Despite high demand for her services in other parts of Clay County, consultant Annie Grogan with the Florida Small Business Development Center has seen weak support for the free business start-up and business plan workshops in Keystone Heights, which currently has several vacant buildings in its downtown core.

“It’s a small community, and it takes time. You’ve got to build a relationship. “I certainly plan on scheduling more workshops out in Keystone Heights. I’m going to try to do more cold calling with some businesses,” Grogan said.

While she plans to continue offering services here, Grogan has since scaled back from leading a workshop every other Tuesday at city hall to working with businesses by appointment only.

Grogan helps businesses develop business plans, which are a necessary aspect of running a startup, especially if a business owner needs to seek funding, such as a small business loan.

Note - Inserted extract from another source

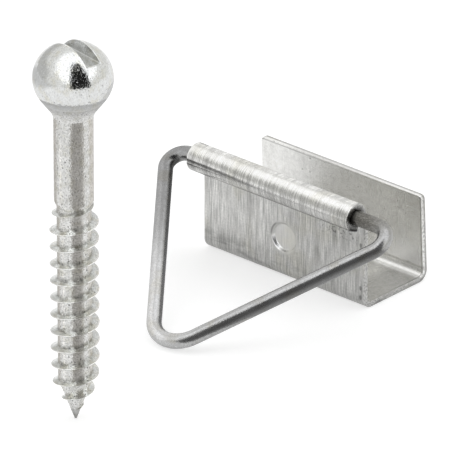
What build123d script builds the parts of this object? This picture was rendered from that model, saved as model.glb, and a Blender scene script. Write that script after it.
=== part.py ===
"""Window screen latch: a folded channel clip, the wire bail that swings in its rolled knuckle,
and the ball-headed screw the bail is hooked behind.

Sizes are in millimetres. The origin is the middle of the clip's underside, X runs along the
channel, -Y is the side the knuckle and the bail are on, and +Z is up."""

import math
import os

from build123d import *

# Sheet the clip is folded from
SHEET = 0.55
CLIP_LENGTH = 20.2
BEND_INSIDE = 0.55

# Channel that grips the screen frame
RAIL_WIDTH = 7.94
RAIL_CLEARANCE = 0.06
REAR_HEIGHT = 8.95
REAR_LEAN = 0.45
REAR_CORNER = 0.45

# Knuckle rolled round the wire
WIRE_RADIUS = 0.73
KNUCKLE_CLEARANCE = 0.10
KNUCKLE_OVERHANG = 1.15
KNUCKLE_HEIGHT = 10.05
KNUCKLE_ARC_END = 250.0
KNUCKLE_LIP = 0.65
JOGGLE_ANGLE = 12.0
JOGGLE_RADIUS = 1.5

# Round grip dimple in the middle of the front wall
DIMPLE_RADIUS = 1.55
DIMPLE_DEPTH = 0.35
DIMPLE_DRAFT = 0.2
DIMPLE_HEIGHT = 4.3
DIMPLE_EDGE = 0.1

# Bail: how far the sharp corners of its triangle lie past the clip's ends and out from the knuckle
BAIL_LEFT = 3.68
BAIL_RIGHT = 6.0
BAIL_APEX_SHIFT = 1.47
BAIL_DEPTH = 21.63
BAIL_LEFT_BEND = 1.53
BAIL_APEX_BEND = 3.06
BAIL_RIGHT_BEND = 1.75
BAIL_ENDS_GAP = 2.4

# Ball-headed wood screw, standing on its point in front of the clip
SCREW_ALONG = 5.25
SCREW_OUT = 34.5
SCREW_LENGTH = 37.7
BALL_RADIUS = 3.7
BALL_HALF_HEIGHT = 3.4
NECK_ANGLE = 36.0
NECK_LENGTH = 1.55
NECK_FILLET = 1.6
SHANK_RADIUS = 1.83
SHANK_LENGTH = 9.15
CORE_RADIUS = 1.6
POINT_LENGTH = 4.1
TIP_RADIUS = 0.1
SLOT_WIDTH = 1.6
SLOT_DEPTH = 1.3
SLOT_TURN = -10.0
SLOT_OFF_CENTRE = 0.25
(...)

Grogan also provides businesses with research about their markets that help identify their competition and barriers to entry, other key aspects of running a successful small business.

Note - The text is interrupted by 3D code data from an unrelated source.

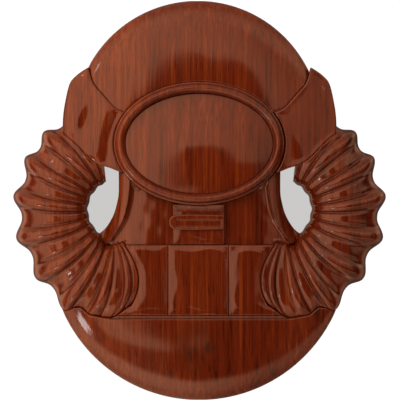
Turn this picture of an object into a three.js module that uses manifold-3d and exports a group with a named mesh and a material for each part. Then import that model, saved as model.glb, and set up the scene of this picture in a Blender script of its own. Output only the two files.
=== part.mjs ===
// A carved mahogany wall plaque: a diver's hood, an oval mask, two ribbed hoses and a rounded body,
// glued up from separate carved pieces on a flat backboard, with a swinging D-ring hanger behind.
//
// Everything is drawn lying down, in millimetres: X to the right, Y up the plaque, Z away from the
// wall. The group then stands it up, so that the front faces -Y and the wall is the plane Y = 0.

import * as THREE from 'three';
import { mergeVertices } from 'three/addons/utils/BufferGeometryUtils.js';
import Module from 'manifold-3d';

const wasm = await Module();
wasm.setup();

// Layers, from the wall out
const GAP = 0.3;
const BOARD = 12;
const SEAT = BOARD + GAP;
const BOARD_INSET = 3;
const BOARD_SHOULDER = -36;
const BOARD_NECK = 68;
const FRONT = 60;
const WIDE = 200;

// The head: three pillows that share one curve, and the oval mask
const HOOD = { x: -1.8, y: 68, radius: 110.2, rim: 18, crown: 27 };
const FLAP_PILLOW = { x: 0, y: 68, radius: 126, rim: 18, crown: 27.3 };
const BODY = { x: -0.3, y: -45.7, radius: 133.3, rim: 18, crown: 26.5 };
const PILLOW_POWER = 6;

const MASK = { x: -0.5, y: 50.5, width: 76, height: 54.9 };
const SKIRT = { inset: 0, breadth: 2.6, top: 28, ease: 1.2 };
const RING = { inset: 2.9, breadth: 6.6, top: 33.5 };
const LENS = { inset: 9.8, rim: 26, crown: 28.3, lean: 0.04 };
const OVAL_SIDES = 56;

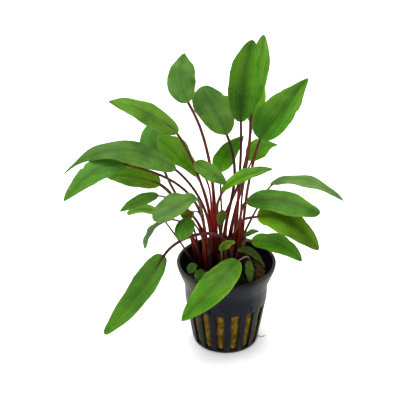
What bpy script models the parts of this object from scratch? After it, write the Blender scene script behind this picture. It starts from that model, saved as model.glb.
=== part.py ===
"""A potted cryptocoryne: a rosette of long-stalked leaves in a small slotted pot packed with rock wool.

The origin is the middle of the pot's underside. X runs to the right, Y to the back and Z up.
Sizes are in millimetres and are turned to metres as each piece is made.
"""

import math
from collections import namedtuple

import bmesh
import bpy
from mathutils import Matrix, Vector

MM = 0.001
GAP = 0.3
SHARP_ANGLE = math.radians(40)
WELD = 0.01 * MM

# Pot: a tapered cup with a flared lip, its wall cut by a ring of upright slots
WALL = 1.1
FLOOR = 1.4
LIP_WIDTH = 1.9
POT_OUTSIDE = ((27.0, 49.0), (26.7, 46.5), (24.7, 41.0), (22.7, 36.0), (22.4, 26.7), (18.1, 1.2),
               (17.4, 0.0))
POT_STEPS = 48
SLOTS = 16
SLOT_HALF_ANGLE = math.radians(6.3)
SLOT_LOW, SLOT_HIGH = 1.9, 26.7
SLOT_TURN = math.radians(-9.5)
DRAINS = 8
DRAIN_HALF_ANGLE = math.radians(9.0)
DRAIN_INNER, DRAIN_OUTER = 7.0, 13.0

# Rock wool: the plug that fills the pot up to this height, with a pocket for each crown
WOOL_TOP = 41.0
WOOL_STEPS = 30

# Crowns: the two short rootstocks that the stalks rise from
CROWN_TOP = 42.6
CROWN_DEPTH = 6.0
CROWN_SIDES = 16
CROWN_TAPER = 0.9
CROWNS = {"crown_left": (-8.0, 0.0, 7.5), "crown_right": (6.0, 0.0, 6.0)}

# Leaves
STALK_FOOT = 43.3
STALK_FOOT_RADIUS = 0.9
STALK_TOP_RADIUS = 0.62
STALK_STEPS = 4
CURVE_STEP = 0.001
STALK_END_GAP = 0.85
BLADE_THICKNESS = 0.7
BLADE_TIP_HALF_WIDTH = 0.4
BLADE_ROWS, BLADE_COLUMNS = 7, 4
YOUNG_ROWS, YOUNG_COLUMNS = 6, 2
YOUNG_STALK_REACH = 0.22
YOUNG_STALK_SIZE = 0.75
YOUNG_STALK_STEPS = 3

# A leaf's stalk runs from root (x, y) on a crown through bend to base, and its midrib from base
# through middle to tip. faces is where the upper side looks: degrees round from the front towards
# the right, and degrees above level. fold lifts the two halves, or drops them where it is below 0.
# widest is where the blade is widest, as a share of its length, and narrowing draws its base in.
# knees are more points of the stalk, between its root and its bend.
Leaf = namedtuple("Leaf", "name root bend base middle tip width faces fold widest narrowing knees",
                  defaults=(0.5, ()))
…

“I think she provides a necessary service,” said Scott Kornegay, Keystone Heights city manager. “We were seeing a lot of businesses fail, open up and then fail. A lot of that had to do with the fact that they were new entrepreneurs who had no experience. If you go up South Lawrence Boulevard, there’s not that many businesses, but there has been some come and go through there over the last few years.”

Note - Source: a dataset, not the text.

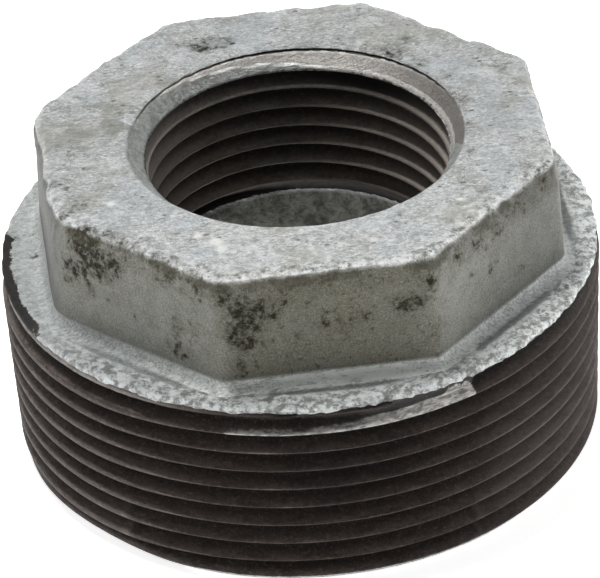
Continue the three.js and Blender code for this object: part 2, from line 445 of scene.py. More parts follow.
def head(lip_radius):
    """Top face out to the octagon, its edge and the flats."""
    waver = (0.26 * noise_a.fbm(circle_points(theta, 7, 9), 3)
             + 0.10 * noise_c.fbm(circle_points(theta, 22, 4), 2))
    outline = octagon(HEAD_HALF_FLATS + waver, np.maximum(CORNER_RADIUS, 1.8) + 0.4)
    for s in fractions(17):
        skin.loft(lip_radius + (outline - lip_radius) * s,
                  TOP_Z - 0.03 + 0.012 * math.sin(math.pi * s), "top",
                  centre=BORE_AXIS * 0.5 * (1 - s))
    # crisp along the front flats, rounded at the back and sides
    azimuth = about_front(deg)
    crisp = smooth(-170, -150, azimuth) * smooth(-8, -26, azimuth)
    for i, ((sharp, sharp_z), (soft, soft_z)) in enumerate(zip(SHARP_EDGE, SOFT_EDGE)):
        fade_out = 1 - i / 7.0
        half_flats = soft + (sharp - soft) * crisp + waver * fade_out
        height = soft_z + (sharp_z - soft_z) * crisp
        skin.loft(octagon(half_flats, CORNER_RADIUS + 0.4 * fade_out), height, "edge")
    for s in fractions(14):
        half_flats = HALF_FLATS_TOP + (HALF_FLATS - HALF_FLATS_TOP) * s
        skin.loft(octagon(half_flats, CORNER_RADIUS),
                  FLAT_HIGH_Z + (FLAT_LOW_Z - FLAT_HIGH_Z) * s, "flat")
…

Grogan, who is based at an office in the Clay County Chamber of Commerce headquarters on Kingsley Avenue in Orange Park, explains the poor turnout in Keystone Heights to the busy lives small business owners, who she says have a “million and one things to do.”

Grogan’s presence remains one of the only opportunities business owners in Keystone Heights have for hands-on, no-cost business consultation.

“There was a karate school that came during the time I was there,” Grogan said, “and after introducing myself they expressed interest in coming to see me. I’m not kidding you by the time I made my second visit to Keystone Heights they were already gone, they never contacted me.”

While lack of entrepreneurial experience can describe many of the shuttering doors and vacant buildings in the city’s urban core, some of the blame could be due to lowered traffic throughout the city.

“Not every business can survive in this town,” said Thamer Bashir, seven-year owner of Julia’s Midtown Café Pizza and Ice Cream on South Lawrence Boulevard. “The major factor always goes back to one – the lakes. The lakes went down; the city went down – bingo… There is about nine vacancies or 11 between the traffic lights and city hall. We’re not talking about miles, we’re only talking about four blocks. In a small town, that’s a lot.”

Bashir said the closure of Keystone Beach, essentially the shore of Lake Geneva, reduced customer flow into the community. Keystone Beach closed to swimmers due to low water levels five years ago. It reopened to visitors this past summer.

Grogan’s workshops could help start businesses, but ultimately low customer traffic through the city will continue to close shops, Bashir said.

Grogan said new shops automatically attract higher frequencies of customers and help keep downtowns from becoming ghost towns.

Three entrepreneurs have attended Grogan’s Keystone Heights workshops since she began them six weeks ago. Across the county since January, however, she’s consulted with 72 entrepreneurs and brought $410,000 of new capital into the county by helping startups.

“Getting loans is incredibly difficult,” said Dustin Brunell, owner of The Rogue Gallery comic book shop in Orange Park. “You need to have a plan when you go to take a loan out, because they’re going to ask where every dime is going to go. It’s not something that people should do on a whim…I think Annie prepares people for these things.”

Grogan consulted with Brunell when he first opened his shop in early April and helped him obtain a $15,000 loan.

Grogan is one of the 25 consultants working in Northeast Florida’s SBDC located on the University of North Florida’s campus. The program receives funding from the U.S. Small Business Administration and maintains partnerships with local banks and businesses.

Each consultant has access to databases to help small business owners thrive by providing business intelligence and other information needed for marketing and customer acquisition. Grogan said each consultant specializes in certain aspects of business, so internal referrals are common in the group.

The SBDC also provides military veterans who want to be entrepreneurs with access to export services and government contracting.

Grogan will continue to reach out to the Keystone community. She currently holds workshops in Green Cove Springs, Orange Park and Keystone Heights when clients make appointments.

“It is about companies understanding that there are resources that Clay County is trying to give,” Grogan said.